[start]

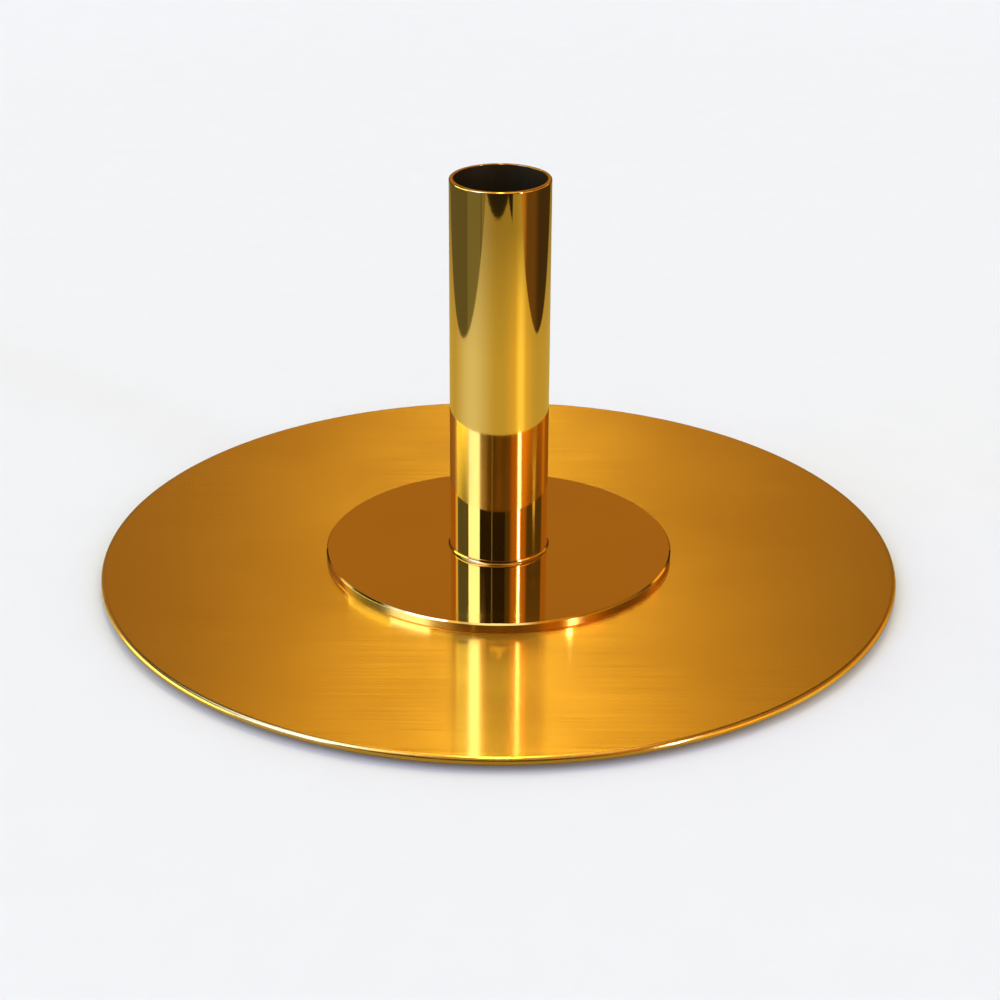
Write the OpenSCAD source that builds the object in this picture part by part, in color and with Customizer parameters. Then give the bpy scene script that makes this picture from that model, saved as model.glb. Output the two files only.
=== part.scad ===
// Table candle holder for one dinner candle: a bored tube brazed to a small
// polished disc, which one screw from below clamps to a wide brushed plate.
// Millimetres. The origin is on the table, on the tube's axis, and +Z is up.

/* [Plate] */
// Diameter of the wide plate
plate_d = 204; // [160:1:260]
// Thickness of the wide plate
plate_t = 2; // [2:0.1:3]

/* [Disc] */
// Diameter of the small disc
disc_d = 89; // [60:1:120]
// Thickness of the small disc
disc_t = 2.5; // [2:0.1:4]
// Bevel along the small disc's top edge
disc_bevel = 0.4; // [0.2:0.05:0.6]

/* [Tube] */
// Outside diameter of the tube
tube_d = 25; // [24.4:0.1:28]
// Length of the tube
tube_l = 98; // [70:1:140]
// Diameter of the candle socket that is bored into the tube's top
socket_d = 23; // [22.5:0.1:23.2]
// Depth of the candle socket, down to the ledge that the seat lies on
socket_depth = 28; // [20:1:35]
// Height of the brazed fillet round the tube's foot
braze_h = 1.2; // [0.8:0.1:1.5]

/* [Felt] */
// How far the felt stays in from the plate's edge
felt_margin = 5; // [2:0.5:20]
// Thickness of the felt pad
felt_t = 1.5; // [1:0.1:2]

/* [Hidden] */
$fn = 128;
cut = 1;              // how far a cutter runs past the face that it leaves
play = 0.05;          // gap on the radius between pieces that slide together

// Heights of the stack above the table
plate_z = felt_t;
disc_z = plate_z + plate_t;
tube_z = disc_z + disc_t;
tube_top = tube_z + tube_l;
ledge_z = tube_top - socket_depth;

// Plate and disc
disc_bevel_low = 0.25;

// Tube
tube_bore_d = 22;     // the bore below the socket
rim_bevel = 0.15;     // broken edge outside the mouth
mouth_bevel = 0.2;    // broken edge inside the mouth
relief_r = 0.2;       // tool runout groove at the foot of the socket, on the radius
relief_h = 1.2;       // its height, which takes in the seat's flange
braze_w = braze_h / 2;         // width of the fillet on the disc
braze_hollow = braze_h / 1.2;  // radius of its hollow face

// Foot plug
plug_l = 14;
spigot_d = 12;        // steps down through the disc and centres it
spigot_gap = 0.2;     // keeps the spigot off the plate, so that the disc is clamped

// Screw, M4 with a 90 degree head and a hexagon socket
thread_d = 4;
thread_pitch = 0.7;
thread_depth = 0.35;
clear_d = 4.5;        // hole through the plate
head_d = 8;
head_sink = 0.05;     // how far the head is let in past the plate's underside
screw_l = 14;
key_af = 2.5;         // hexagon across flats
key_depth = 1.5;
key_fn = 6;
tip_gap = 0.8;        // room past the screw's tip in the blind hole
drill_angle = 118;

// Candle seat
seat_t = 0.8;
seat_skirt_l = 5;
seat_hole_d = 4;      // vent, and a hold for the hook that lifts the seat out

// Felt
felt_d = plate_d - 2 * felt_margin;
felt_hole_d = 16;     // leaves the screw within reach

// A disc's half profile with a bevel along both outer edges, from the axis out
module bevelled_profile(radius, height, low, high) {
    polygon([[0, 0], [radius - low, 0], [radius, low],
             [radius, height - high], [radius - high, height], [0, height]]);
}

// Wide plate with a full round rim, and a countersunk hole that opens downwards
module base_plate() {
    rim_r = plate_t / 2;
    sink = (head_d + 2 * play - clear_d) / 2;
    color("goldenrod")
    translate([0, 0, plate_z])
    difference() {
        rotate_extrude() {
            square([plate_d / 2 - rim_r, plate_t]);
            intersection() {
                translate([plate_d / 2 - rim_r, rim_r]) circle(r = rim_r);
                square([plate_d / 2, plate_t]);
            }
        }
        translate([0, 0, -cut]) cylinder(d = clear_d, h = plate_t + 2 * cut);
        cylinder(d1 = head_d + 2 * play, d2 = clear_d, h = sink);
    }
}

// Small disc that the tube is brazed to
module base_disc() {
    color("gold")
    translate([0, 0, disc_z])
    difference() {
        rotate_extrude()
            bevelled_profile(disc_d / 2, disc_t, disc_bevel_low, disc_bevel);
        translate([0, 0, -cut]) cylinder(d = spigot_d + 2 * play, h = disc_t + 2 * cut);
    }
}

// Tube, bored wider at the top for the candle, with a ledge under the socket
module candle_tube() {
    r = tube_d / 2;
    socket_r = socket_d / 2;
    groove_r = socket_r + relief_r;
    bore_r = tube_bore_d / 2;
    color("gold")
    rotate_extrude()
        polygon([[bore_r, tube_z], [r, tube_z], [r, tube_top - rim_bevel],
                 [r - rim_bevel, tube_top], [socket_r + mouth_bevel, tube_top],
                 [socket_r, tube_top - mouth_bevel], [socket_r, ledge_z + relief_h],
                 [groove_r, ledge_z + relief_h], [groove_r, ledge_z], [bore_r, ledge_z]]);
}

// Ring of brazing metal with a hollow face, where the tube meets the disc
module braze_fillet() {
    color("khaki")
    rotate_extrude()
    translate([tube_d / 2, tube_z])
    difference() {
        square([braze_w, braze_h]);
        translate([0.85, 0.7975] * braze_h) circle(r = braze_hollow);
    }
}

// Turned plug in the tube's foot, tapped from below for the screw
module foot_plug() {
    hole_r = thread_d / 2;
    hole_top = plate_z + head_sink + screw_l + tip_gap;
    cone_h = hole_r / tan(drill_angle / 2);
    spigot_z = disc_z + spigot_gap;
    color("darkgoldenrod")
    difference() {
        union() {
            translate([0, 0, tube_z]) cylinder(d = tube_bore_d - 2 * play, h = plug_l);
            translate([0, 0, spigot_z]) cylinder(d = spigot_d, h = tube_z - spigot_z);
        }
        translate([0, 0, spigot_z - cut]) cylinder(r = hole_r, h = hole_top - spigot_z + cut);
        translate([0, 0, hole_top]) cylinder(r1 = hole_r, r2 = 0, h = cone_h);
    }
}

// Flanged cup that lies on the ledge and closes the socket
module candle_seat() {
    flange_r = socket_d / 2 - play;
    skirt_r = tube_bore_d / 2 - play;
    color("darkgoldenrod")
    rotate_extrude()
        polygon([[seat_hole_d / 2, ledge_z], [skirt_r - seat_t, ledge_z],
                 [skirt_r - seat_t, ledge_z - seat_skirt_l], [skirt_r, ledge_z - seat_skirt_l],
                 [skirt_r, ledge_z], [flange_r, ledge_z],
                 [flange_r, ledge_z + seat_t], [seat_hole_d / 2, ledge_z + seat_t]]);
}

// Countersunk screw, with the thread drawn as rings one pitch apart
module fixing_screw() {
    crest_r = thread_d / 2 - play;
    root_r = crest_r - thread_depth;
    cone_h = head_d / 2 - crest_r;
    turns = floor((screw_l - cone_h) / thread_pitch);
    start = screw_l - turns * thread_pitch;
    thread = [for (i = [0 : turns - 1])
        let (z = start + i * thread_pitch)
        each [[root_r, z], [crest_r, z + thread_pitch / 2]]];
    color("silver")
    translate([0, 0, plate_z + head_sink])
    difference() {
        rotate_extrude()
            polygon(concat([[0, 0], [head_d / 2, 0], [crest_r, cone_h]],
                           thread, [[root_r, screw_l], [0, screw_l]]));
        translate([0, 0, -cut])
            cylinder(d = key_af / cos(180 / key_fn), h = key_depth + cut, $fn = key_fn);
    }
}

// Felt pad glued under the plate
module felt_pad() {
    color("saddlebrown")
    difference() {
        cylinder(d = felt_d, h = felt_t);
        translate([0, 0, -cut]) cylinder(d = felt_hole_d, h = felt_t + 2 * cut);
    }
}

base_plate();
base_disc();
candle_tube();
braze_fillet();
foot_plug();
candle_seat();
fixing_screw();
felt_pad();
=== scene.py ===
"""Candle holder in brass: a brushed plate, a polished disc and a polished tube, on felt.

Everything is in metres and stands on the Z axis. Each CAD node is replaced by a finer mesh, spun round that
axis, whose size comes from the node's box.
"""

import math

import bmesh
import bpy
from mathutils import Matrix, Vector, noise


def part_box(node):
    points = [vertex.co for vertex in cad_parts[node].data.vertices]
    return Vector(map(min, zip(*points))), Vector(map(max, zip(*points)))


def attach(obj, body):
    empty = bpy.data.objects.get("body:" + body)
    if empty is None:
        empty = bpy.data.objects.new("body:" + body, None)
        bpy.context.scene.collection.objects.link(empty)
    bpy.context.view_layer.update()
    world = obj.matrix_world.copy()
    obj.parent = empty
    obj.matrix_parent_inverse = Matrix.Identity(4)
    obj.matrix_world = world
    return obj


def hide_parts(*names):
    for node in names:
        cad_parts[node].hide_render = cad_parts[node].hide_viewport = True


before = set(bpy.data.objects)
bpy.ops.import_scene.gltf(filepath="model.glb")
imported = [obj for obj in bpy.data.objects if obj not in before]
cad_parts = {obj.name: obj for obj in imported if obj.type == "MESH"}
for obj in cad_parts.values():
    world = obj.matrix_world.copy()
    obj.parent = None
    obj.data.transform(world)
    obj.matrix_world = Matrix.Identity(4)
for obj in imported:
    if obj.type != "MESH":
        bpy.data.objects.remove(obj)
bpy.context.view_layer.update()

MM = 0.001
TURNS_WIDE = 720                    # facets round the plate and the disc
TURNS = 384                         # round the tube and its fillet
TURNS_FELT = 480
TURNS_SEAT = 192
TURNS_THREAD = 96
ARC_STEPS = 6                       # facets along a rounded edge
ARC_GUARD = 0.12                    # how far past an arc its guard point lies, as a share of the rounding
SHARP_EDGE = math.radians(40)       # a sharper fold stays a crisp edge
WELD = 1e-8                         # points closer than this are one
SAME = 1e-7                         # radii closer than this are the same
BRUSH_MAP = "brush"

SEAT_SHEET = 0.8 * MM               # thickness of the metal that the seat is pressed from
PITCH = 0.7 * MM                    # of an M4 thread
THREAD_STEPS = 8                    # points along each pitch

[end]
[start]

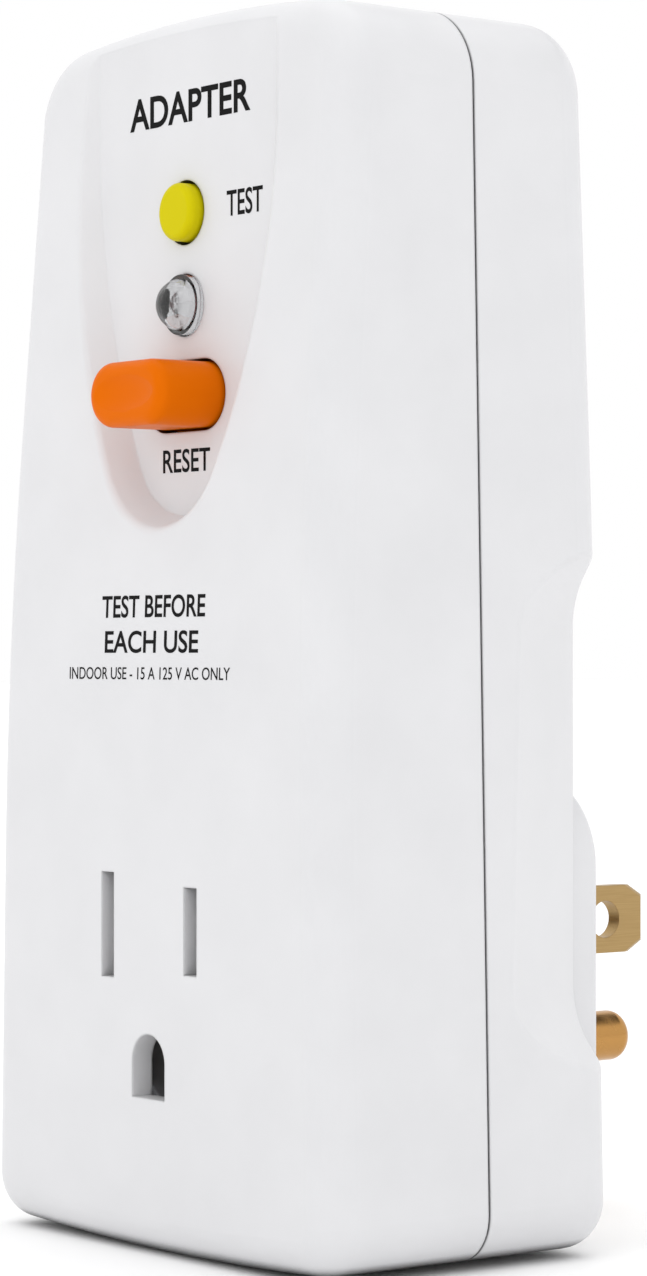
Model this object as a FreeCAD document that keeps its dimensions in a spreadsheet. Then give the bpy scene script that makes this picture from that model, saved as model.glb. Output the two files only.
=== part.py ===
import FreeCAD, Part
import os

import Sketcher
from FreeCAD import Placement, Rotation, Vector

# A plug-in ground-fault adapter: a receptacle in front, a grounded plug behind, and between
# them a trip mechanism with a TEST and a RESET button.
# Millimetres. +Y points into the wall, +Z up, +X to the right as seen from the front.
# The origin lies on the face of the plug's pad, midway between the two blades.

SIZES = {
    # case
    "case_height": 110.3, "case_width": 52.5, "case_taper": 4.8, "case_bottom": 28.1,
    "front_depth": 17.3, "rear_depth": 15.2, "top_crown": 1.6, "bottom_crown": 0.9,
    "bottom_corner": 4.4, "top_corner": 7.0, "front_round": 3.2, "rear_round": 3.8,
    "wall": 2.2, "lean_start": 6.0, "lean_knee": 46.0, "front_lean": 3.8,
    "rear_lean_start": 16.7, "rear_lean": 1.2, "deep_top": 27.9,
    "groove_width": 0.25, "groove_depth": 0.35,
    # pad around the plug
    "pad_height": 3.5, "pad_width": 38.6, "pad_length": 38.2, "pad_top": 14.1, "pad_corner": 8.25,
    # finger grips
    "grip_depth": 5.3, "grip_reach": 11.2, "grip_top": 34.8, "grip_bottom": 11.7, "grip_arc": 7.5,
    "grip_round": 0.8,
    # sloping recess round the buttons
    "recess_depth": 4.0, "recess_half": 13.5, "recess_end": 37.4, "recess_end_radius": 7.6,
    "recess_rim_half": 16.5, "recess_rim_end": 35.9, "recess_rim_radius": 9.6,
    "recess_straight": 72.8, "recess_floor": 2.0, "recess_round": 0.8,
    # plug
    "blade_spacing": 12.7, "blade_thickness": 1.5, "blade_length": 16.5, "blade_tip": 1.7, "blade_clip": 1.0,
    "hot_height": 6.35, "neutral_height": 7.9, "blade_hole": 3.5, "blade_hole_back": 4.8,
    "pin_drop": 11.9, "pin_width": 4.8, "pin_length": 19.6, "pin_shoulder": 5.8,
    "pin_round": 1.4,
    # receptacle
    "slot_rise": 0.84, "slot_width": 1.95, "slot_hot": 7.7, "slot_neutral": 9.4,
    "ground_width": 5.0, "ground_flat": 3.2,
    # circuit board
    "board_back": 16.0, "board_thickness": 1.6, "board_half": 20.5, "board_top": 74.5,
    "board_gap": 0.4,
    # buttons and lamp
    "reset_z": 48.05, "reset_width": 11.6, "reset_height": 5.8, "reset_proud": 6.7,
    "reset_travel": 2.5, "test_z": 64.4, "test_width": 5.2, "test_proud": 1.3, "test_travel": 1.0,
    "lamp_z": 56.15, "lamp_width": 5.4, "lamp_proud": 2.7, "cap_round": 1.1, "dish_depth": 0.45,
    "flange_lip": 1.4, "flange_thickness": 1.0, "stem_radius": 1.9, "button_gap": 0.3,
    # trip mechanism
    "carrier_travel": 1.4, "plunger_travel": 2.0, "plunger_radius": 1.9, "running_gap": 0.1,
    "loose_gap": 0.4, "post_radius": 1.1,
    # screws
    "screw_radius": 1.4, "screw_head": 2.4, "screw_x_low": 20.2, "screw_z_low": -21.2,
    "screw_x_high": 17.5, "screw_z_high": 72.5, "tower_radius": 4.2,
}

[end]
[start]

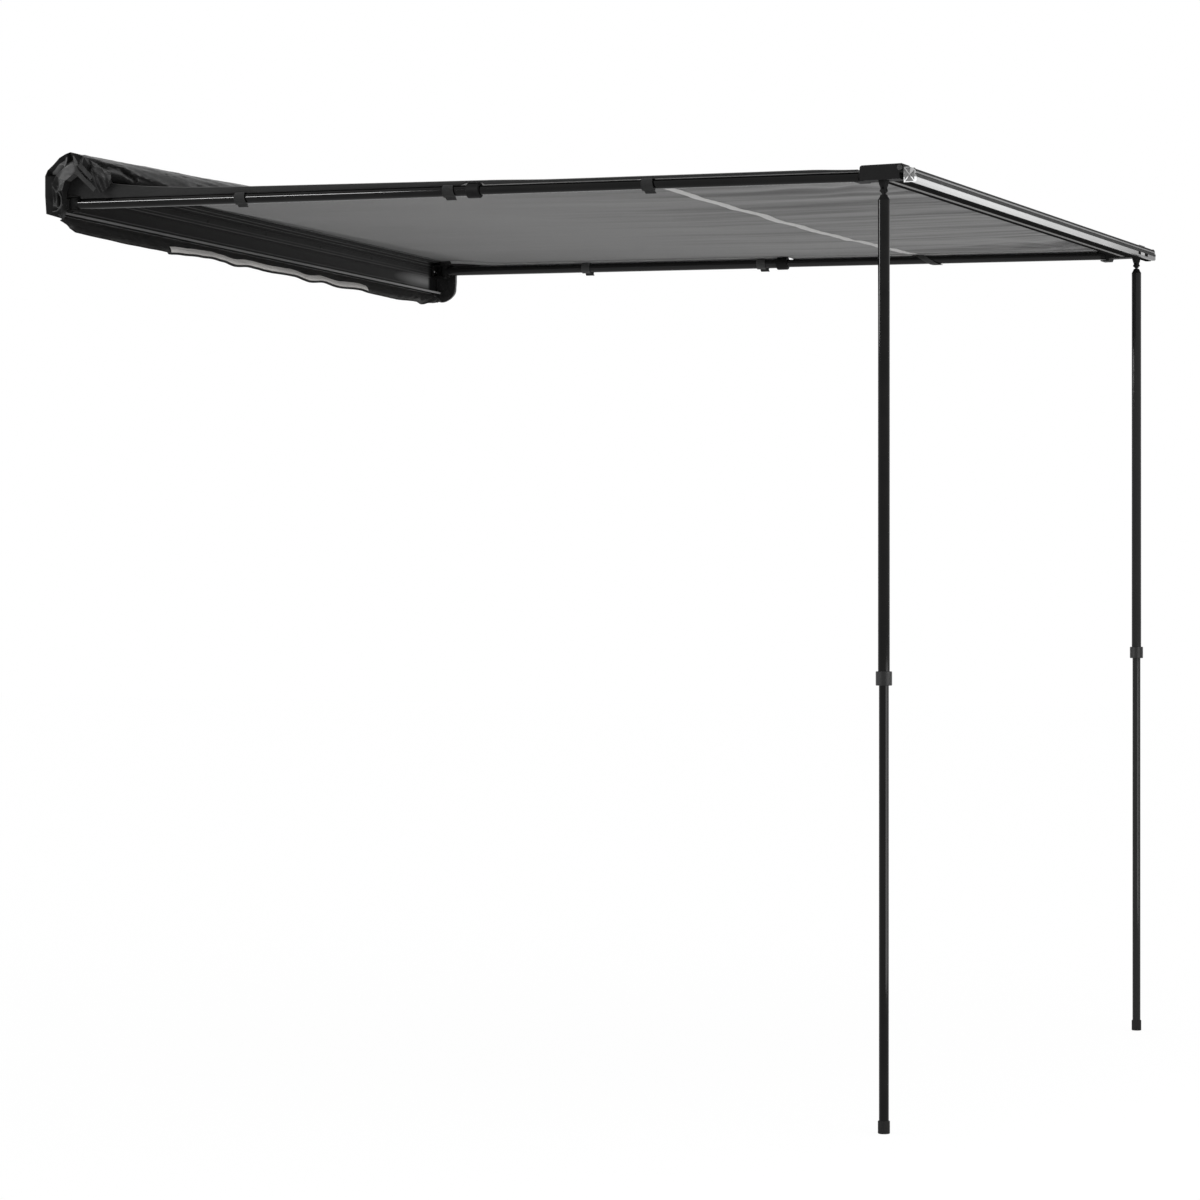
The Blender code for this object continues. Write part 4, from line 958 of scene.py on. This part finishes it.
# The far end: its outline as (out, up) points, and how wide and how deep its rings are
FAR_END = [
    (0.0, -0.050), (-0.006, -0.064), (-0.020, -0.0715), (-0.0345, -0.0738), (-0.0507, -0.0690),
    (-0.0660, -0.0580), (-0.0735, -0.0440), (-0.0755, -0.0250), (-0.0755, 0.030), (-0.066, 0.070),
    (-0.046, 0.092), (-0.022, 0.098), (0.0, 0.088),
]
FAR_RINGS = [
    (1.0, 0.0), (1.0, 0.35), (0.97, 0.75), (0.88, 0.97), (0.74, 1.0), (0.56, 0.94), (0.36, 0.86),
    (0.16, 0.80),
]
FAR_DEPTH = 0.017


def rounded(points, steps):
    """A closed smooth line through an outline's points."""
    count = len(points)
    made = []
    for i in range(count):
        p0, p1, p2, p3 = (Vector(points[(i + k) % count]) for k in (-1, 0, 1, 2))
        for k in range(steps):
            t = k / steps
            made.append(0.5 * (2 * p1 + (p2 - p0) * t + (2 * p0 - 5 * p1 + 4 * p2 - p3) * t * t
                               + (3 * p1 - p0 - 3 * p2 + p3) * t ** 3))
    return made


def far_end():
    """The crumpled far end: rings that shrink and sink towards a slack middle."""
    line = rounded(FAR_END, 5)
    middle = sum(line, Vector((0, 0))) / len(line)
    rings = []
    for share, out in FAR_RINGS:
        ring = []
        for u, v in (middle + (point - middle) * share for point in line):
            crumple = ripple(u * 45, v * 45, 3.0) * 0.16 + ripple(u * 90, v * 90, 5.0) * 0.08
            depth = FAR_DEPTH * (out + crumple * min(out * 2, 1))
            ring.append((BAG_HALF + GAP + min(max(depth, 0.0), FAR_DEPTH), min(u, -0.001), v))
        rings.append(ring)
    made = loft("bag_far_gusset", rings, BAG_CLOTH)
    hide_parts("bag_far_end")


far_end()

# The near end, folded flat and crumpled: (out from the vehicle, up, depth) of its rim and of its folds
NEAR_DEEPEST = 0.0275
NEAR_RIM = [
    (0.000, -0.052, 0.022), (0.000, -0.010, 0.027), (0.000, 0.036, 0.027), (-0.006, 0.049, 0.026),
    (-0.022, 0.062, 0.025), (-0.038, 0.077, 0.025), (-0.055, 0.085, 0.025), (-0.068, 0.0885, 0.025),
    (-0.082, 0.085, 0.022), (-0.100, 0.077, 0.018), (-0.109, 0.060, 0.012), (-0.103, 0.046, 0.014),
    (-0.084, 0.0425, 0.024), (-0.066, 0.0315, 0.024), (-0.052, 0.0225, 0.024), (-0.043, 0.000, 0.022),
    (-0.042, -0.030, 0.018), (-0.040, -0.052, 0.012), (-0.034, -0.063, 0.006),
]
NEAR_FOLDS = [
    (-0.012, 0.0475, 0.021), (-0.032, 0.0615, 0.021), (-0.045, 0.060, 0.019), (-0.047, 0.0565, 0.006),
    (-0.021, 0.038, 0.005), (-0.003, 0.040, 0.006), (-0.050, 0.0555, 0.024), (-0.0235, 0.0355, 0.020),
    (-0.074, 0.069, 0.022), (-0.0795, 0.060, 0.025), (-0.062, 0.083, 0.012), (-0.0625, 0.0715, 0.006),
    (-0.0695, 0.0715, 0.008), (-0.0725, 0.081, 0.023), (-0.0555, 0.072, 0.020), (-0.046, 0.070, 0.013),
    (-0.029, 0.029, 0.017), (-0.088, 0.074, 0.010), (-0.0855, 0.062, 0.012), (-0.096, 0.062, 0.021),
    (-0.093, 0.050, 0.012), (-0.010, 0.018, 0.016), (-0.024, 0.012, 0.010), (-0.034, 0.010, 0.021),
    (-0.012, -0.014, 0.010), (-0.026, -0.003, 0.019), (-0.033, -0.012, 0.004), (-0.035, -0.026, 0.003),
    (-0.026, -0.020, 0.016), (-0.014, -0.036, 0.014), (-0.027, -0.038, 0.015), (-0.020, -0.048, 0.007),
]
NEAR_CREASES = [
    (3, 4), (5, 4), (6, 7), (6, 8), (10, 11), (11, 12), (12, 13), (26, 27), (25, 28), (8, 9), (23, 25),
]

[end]

● **EXERCISE DESCRIPTION**:
Repeat, exactly as they stand above, the lines from the line with "base_plate();" to the line with "points = [vertex.co", both lines included.

● **PROBLEM SOLUTION**:
base_plate();
base_disc();
candle_tube();
braze_fillet();
foot_plug();
candle_seat();
fixing_screw();
felt_pad();
=== scene.py ===
"""Candle holder in brass: a brushed plate, a polished disc and a polished tube, on felt.

Everything is in metres and stands on the Z axis. Each CAD node is replaced by a finer mesh, spun round that
axis, whose size comes from the node's box.
"""

import math

import bmesh
import bpy
from mathutils import Matrix, Vector, noise


def part_box(node):
    points = [vertex.co for vertex in cad_parts[node].data.vertices]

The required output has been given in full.